In my experience, the more you praise yourself, the more desperate you are for others' esteem (understandably, if you never get it) and the worse you take any criticism. Throughout his adult life, Trump has sought to aggrandize himself. Throughout his adult life, he has overreacted to criticism or mockery. (He's still very publicly pissed about that "short-fingered vulgarian" epithet from more than a quarter-century ago, for heaven's sake.) He loves the spotlight, but only on his terms.

He's the presidential nominee of one of the two major political parties, in spite of that party's leaders' best efforts to deny him that prize. He's also the leader of a mass movement. Even his fiercest critics, and I'm one, have to admit that he has come farther than anyone thought he would. Yet even if he wins in November — even if he captures the country's ultimate political prize — it won't be enough. Becoming president won't garner him the respect and admiration he craves. Becoming president won't fill the void in his heart.

Whatever happens in November, Trump will try to spin it to his best advantage.
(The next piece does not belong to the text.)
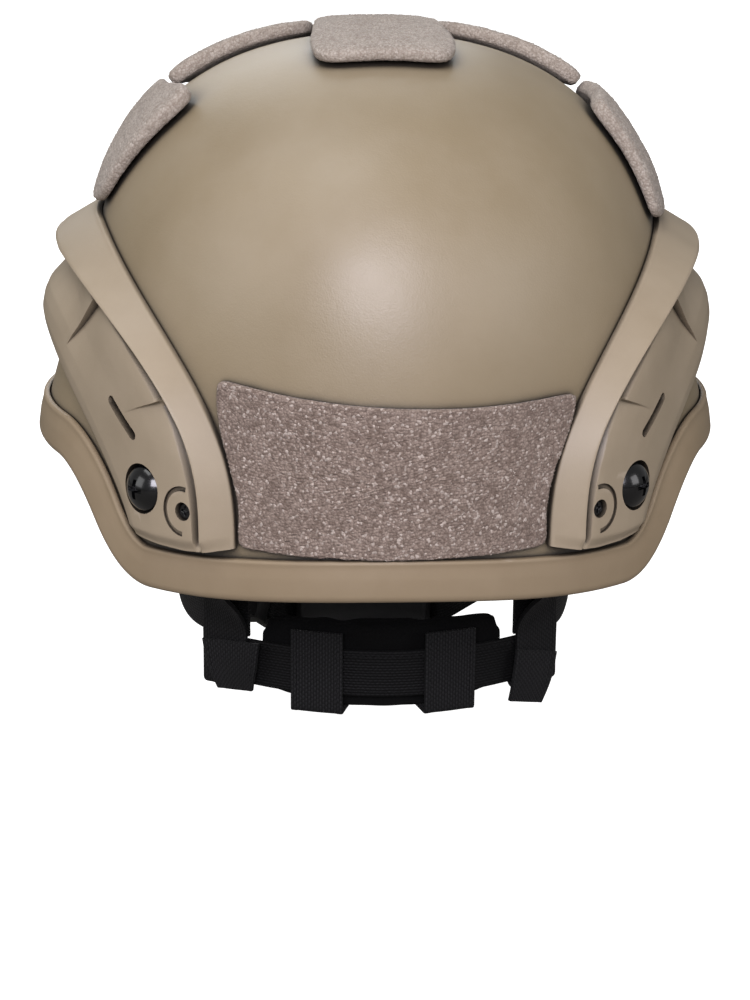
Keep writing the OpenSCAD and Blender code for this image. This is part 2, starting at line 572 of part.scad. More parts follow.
// Front straps
front_a = tab_exit(bolt_front, 7);
front_b = mix(front_a, ring_exit(front_dir, 8), 0.86);
front_line_n = let(d = unit(front_b - front_a),
        n = -unit(skin_n(bolt_front[0], bolt_front[1]) + 2 * junction_n))
    unit(n - (n * d) * d);
module front_strap() webbing([
    each tab_start(bolt_front, 5),
    each straight(front_a, front_b, front_line_n, front_line_n, 4),
    [ring_exit(front_dir, 4), mix(front_line_n, -junction_n, 0.7)],
    each ring_end(front_dir, 11)]);
module front_strap_left() seated() color(black) front_strap();
module front_strap_right() seated() color(black) mirror([1, 0, 0]) front_strap();

// Side straps, from the nape to the junction
side_z = band_z + (band_w + web_w) / 2 + 0.7;
module side_strap() webbing([
    for (x = [49 : 4 : 61]) [nape(x, band_off, side_z), -nape_n(x)],
    each bend([nape(62, band_off, side_z), [half_w - 38, nape_y - 34, side_z - 6],
        [half_w - 28, -4, side_z - 4], ring_exit(rear_dir, 5)], -nape_n(62), -junction_n, 9),
    each ring_end(rear_dir, 11)]);
module side_strap_left() seated() color(black) side_strap();
module side_strap_right() seated() color(black) mirror([1, 0, 0]) side_strap();

// Chin line: the straight run from the junction down to the side of the chin
chin_side = [33, -84, -68];
chin_front = [0, -96, -72];
stem_top = ring_exit(stem_dir, 6);
stem_u = unit(stem_top - chin_side);
stem_n = let(n = [1, -0.6, -0.2]) unit(n - (n * stem_u) * stem_u);
ladder_l = 10;
mouth = stem_top - (release + 6 + ladder_l + socket_l) * stem_u;
function on_stem(y, z) = mouth + y * stem_u + z * stem_n;
module stem_frame() at(mouth, stem_u, stem_n) children();

// Short strap that hangs from the left junction, through the socket's bars and down behind its body
module stem_strap() seated() color(black) webbing([
    each straight(on_stem(7, 0), stem_top, -stem_n, -stem_n, 4),
    [ring_exit(stem_dir, 3), -unit(stem_n + 2 * junction_n)],
    each ring_end(stem_dir, 11)]);

// Buckle: local X is its width, Y runs up the strap and Z out of its face
body_z = web_t / 2 + 0.35;
mid_z = body_z + buckle_t / 2;
plate_t = 1.6;
arm_x = web_w / 2 + 1;
plug_bar_y = -14.5;
prong_l = 14;
prong_w = 2.2;
prong_x = 8.2 + prong_w / 2;
guide_half = 2.2;
module plate(w, l, r) {
    translate([-w / 2 + r, 0]) square([w - 2 * r, l]);
    translate([-w / 2, r]) square([w, l - 2 * r]);
    for (x = [-1, 1], y = [r, l - r]) translate([x * (w / 2 - r), y]) circle(r = r);
}
module buckle_socket() seated() color(black) stem_frame() {
    difference() {
        translate([0, 0, body_z]) linear_extrude(buckle_t) plate(buckle_w, socket_l, 2.5);
        block(-12, 12, -1, prong_l + 1.5, body_z + plate_t, body_z + buckle_t - plate_t);
        for (s = [-1, 1]) translate([s * buckle_w / 2, 0, 0])
            block(-5.5, 5.5, -1, prong_l + 0.5, body_z + plate_t, body_z + buckle_t - plate_t);
    }
    for (s = [-1, 1]) {
        x0 = s > 0 ? arm_x : -buckle_w / 2;
        x1 = s > 0 ? buckle_w / 2 : -arm_x;
        block(x0, x1, socket_l - 1, socket_l + ladder_l, body_z, body_z + 3.6);
        block(x0, x1, socket_l + 2.8, socket_l + 5, -body_z - 2.2, body_z + 1);
    }
    block(-buckle_w / 2, buckle_w / 2, socket_l + 2.8, socket_l + 5, -body_z - 2.2, -body_z);
    block(-buckle_w / 2, buckle_w / 2, socket_l + 7.8, socket_l + ladder_l, body_z, body_z + 3);
}
module buckle_plug() seated() color(black) stem_frame() {
    translate([0, -9, body_z + 0.4]) linear_extrude(buckle_t - 0.8) plate(buckle_w - 1, 8.6, 1.5);
    block(-guide_half, guide_half, -1, 11, mid_z - 1.9, mid_z + 1.9);
    for (s = [-1, 1]) {
        x0 = s > 0 ? arm_x : 1 - buckle_w / 2;
        x1 = s > 0 ? buckle_w / 2 - 1 : -arm_x;
        block(x0, x1, plug_bar_y - 1.6, -8, mid_z - 1.7, mid_z + 1.7);
    }
    translate([-buckle_w / 2 + 1.5, plug_bar_y, mid_z]) rotate([0, 90, 0])
        cylinder(r = bar_r, h = buckle_w - 3);
}
// A prong: a springy arm whose head shows in the socket's side window and is pressed inwards
module prong() translate([0, 0, mid_z - 1.9]) linear_extrude(3.8) {
    translate([prong_x, prong_w / 2 - 0.1]) circle(d = prong_w);
    translate([prong_x - prong_w / 2, prong_w / 2 - 0.1]) square([prong_w, prong_l - 2 - prong_w / 2]);
    difference() {
        translate([8.2, prong_l - 6.5]) square([5.6, 6.5]);
        translate([15.8, prong_l + 1.2]) circle(r = 4);
    }
}
module buckle_prong_upper() seated() color(black) stem_frame() mirror([1, 0, 0]) prong();
module buckle_prong_lower() seated() color(black) stem_frame() prong();

// Chin strap: round the plug's bar, round the chin and up the right side to its junction
function mirror_path(p) = [for (q = p) [flip_x(q[0]), flip_x(q[1])]];
right_top = flip_x(stem_top);
right_u = flip_x(stem_u);
right_n = flip_x(stem_n);
chin_cut = 0.12;
right_low = mix(flip_x(chin_side), right_top, chin_cut);
chin_y = chin_front[1] + 44;
module chin_strap() seated() color(black) webbing([
    [on_stem(plug_bar_y - 9, mid_z + bar_turn - 0.6), stem_n],
    each turn(on_stem(plug_bar_y, mid_z), -stem_u, stem_n, bar_turn),
    each bend([on_stem(plug_bar_y, mid_z - bar_turn), on_stem(plug_bar_y - 12, 0.5),
        [19, chin_front[1] + 0.2, chin_front[2]], chin_front], -stem_n, [0, 1, 0], 8),
    [chin_front, [0, 1, 0]],
    each bend([chin_front, [-19, chin_front[1] + 0.2, chin_front[2]], right_low - 12 * right_u, right_low],
        [0, 1, 0], -right_n, 8),
    each straight(right_low, right_top, -right_n, -right_n, 4),
    [flip_x(ring_exit(stem_dir, 3)), -unit(right_n + 2 * flip_x(junction_n))],
    each mirror_path(ring_end(stem_dir, 11))]);

// Chin cup, a shallow shell under the strap
cup_r = chin_y - chin_front[1] - web_t / 2 - 0.5;
cup_t = 5;
module chin_cup() seated() color(black) {
    spans = 14;
    z = chin_front[2];
    section = [[0, 14], [0, 4], [0, -6], [-2.5, -13], [-9, -17], [-14, -17.5], [-14.5, -14], [-9, -12.5],
        [-cup_t - 1.5, -9], [-cup_t, -3], [-cup_t, 4], [-cup_t, 13]];
    loft([for (k = [0 : spans])
        let(a = -90 + mix(-44, 44, k / spans), taper = 1 - 0.28 * pow(abs(k / spans * 2 - 1), 3))
        [for (q = section) let(r = cup_r + q[0]) [r * cos(a), chin_y + r * sin(a), z + q[1] * taper]]]);
}

// Slides on the webbing: end bars behind it, a middle bar over it
module slide_bars(l = 14) {
    z0 = web_t / 2 + 0.35;
    x = web_w / 2 + 0.6;
    for (s = [-1, 1]) {
        block(s > 0 ? x : -x - 2.6, s > 0 ? x + 2.6 : -x, -l / 2, l / 2, -z0 - 1.6, z0 + 1.6);
        block(-x - 1, x + 1, s > 0 ? l / 2 - 2.4 : -l / 2, s > 0 ? l / 2 : -l / 2 + 2.4, -z0 - 1.6, -z0);
    }
    block(-x - 1, x + 1, -1.6, 1.6, z0, z0 + 1.6);
}
module chin_adjuster() seated() color(black)
    at(mix(right_low, right_top, 0.55), right_u, right_n) slide_bars();
module nape_slide() at(mix(nape_a, nape_b, 0.5), unit(nape_b - nape_a), nape_line_n) slide_bars(12);
module nape_adjuster_left() seated() color(black) nape_slide();
module nape_adjuster_right() seated() color(black) mirror([1, 0, 0]) nape_slide();
module front_slide() at(mix(front_a, front_b, 0.5), unit(front_b - front_a), -front_line_n) slide_bars();
module front_adjuster_left() seated() color(black) front_slide();
module front_adjuster_right() seated() color(black) mirror([1, 0, 0]) front_slide();

shell();
edge_trim();
rail_left();
rail_right();
rail_bolts();
bolt_washers();
bolt_nuts();
strap_tabs();
rail_screws();
shroud();
shroud_screws();
loop_panel_rear();
loop_panel_top();
loop_panel_front_left();
loop_panel_front_right();
loop_panel_side_left();
loop_panel_side_right();
hook_discs();
crown_pad();
front_pad();
rear_pad();
side_pad_front_left();
side_pad_front_right();
side_pad_rear_left();
side_pad_rear_right();
front_strap_left();
front_strap_right();
nape_strap_left();
nape_strap_right();
side_strap_left();
side_strap_right();
junction_left();
junction_right();
nape_pad();
nape_band();
nape_loop_left();
nape_loop_right();
stem_strap();
chin_strap();
chin_cup();
buckle_socket();
buckle_plug();
buckle_prong_upper();
buckle_prong_lower();
chin_adjuster();
nape_adjuster_left();
nape_adjuster_right();
front_adjuster_left();
front_adjuster_right();
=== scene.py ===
from math import degrees, pi, radians

import bmesh
import bpy
import numpy as np
from mathutils import Matrix, Vector
from mathutils.bvhtree import BVHTree


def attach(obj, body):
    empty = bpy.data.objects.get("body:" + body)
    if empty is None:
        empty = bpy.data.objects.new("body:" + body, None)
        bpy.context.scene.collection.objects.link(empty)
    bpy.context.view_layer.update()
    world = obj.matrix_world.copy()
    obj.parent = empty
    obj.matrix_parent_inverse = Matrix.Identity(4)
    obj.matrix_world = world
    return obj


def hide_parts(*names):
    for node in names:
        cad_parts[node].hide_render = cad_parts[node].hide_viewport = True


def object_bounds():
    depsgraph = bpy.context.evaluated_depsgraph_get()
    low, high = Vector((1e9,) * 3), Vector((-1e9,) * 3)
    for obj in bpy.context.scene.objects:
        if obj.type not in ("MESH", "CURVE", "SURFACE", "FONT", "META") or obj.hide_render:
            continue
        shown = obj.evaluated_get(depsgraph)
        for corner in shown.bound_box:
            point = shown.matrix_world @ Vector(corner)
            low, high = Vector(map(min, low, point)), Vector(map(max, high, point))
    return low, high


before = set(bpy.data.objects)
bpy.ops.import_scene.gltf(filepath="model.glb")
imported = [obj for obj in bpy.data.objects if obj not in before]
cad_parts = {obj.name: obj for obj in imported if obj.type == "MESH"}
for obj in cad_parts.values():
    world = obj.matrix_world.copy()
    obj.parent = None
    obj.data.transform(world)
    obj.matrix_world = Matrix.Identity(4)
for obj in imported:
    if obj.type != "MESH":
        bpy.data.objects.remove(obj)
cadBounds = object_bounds()
print("frame loaded,", len(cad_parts), "nodes")

# Shapes are worked out in millimetres over the lowest rim, then moved to metres over the seat
millimetre = 0.001
seatHeight = 157.0

shellSizes = {
    "halfWidth": 110, "halfLength": 132, "waist": 65, "dome": 117, "power": 2.5, "wall": 5,
    "earRise": 36.5, "napeRise": 9.5, "templeDrop": 7, "browRise": 5,
    "rimFlare": 2, "earFlare": 15, "earLift": 47, "crownTurn": 67.5,
    "around": 360, "crownRows": 44, "sideRows": 52, "innerRows": 24,
}


# Small maths, all of it on arrays
def cosd(a):
    return np.cos(np.radians(a))


def sind(a):
    return np.sin(np.radians(a))


def clip01(t):
    return np.clip(t, 0, 1)


def smooth(a, b, x):
    t = clip01((x - a) / (b - a))
    return t * t * (3 - 2 * t)


def ease(a, b, x):
    t = clip01((x - a) / (b - a))
    return np.where(t < 0.5, 2 * t * t, 1 - 2 * (1 - t) ** 2)


def bell(x, w):
    return np.exp(-(x / w) ** 2)


def mix(a, b, t):
    return a + (b - a) * t


def vec(*values):
    return np.array(values, float)


def unit(v):
    return v / np.linalg.norm(v, axis=-1, keepdims=True)


# The part of a normal that stands square to a run
def square(normal, run):
    return unit(normal - (normal * run).sum(-1, keepdims=True) * run)


def xyz(x, y, z):
    return np.stack(np.broadcast_arrays(x, y, z), -1).astype(float)


def column(h):
    return np.asarray(h, float)[..., None]


# The outside of the shell, by angle from the left ear and height over the lowest rim
def fromRear(phi):
    return np.abs((phi + 450) % 360 - 180)


def rimHeight(phi):
    s, d = shellSizes, fromRear(phi)
    return (s["earRise"] * ease(42, 70, d) + s["napeRise"] * bell(d, 32)
            - s["templeDrop"] * bell(d - 130, 17) + s["browRise"] * smooth(148, 176, d))


def flareAt(phi, z):
    s, d = shellSizes, fromRear(phi)
    nearEar = bell(d - 88, 32)
    top = s["waist"] + s["earLift"] * nearEar
    t = np.clip((top - z) / (top - rimHeight(phi)), 0, 1.5)
    full = s["rimFlare"] + s["earFlare"] * bell(d - 88, 37)
    return full * mix(t ** 1.35, smooth(0, 1, 0.88 * t) / smooth(0, 1, 0.88), nearEar)


def planRadius(phi):
    s = shellSizes
    return 1 / np.sqrt((cosd(phi) / s["halfWidth"]) ** 2 + (sind(phi) / s["halfLength"]) ** 2)


def shellRadius(phi, z):
    s = shellSizes
    rise = np.maximum(0, z - s["waist"]) / s["dome"]
    return flareAt(phi, z) + planRadius(phi) * np.maximum(0, 1 - rise ** s["power"]) ** (1 / s["power"])


def skin(phi, z):
    r = shellRadius(phi, z)
    return xyz(r * cosd(phi), r * sind(phi), z)


def skinNormal(phi, z):
    return unit(np.cross(skin(phi + 1, z) - skin(phi - 1, z), skin(phi, z + 0.4) - skin(phi, z - 0.4)))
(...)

That alone would make pitying him a tall order. Remembering that he has cheerfully flouted all sorts of rhetorical taboos, inciting (or rather, reinforcing and legitimizing) bigotry and violence among his supporters, makes it almost impossible to imagine feeling sorry for him. (I'm trying not to envision the damage he could do as president, lest I undo my whole argument.)

And yet ... his lifelong, very public quest for respect from anyone and everyone attests to how badly damaged he is. If his reckless, divisive campaign for the presidency (or, heaven forbid, his capture of the office) doesn't wreck the country, you might spare him just a bit of compassion. However much money he has, he's a most pitiable person.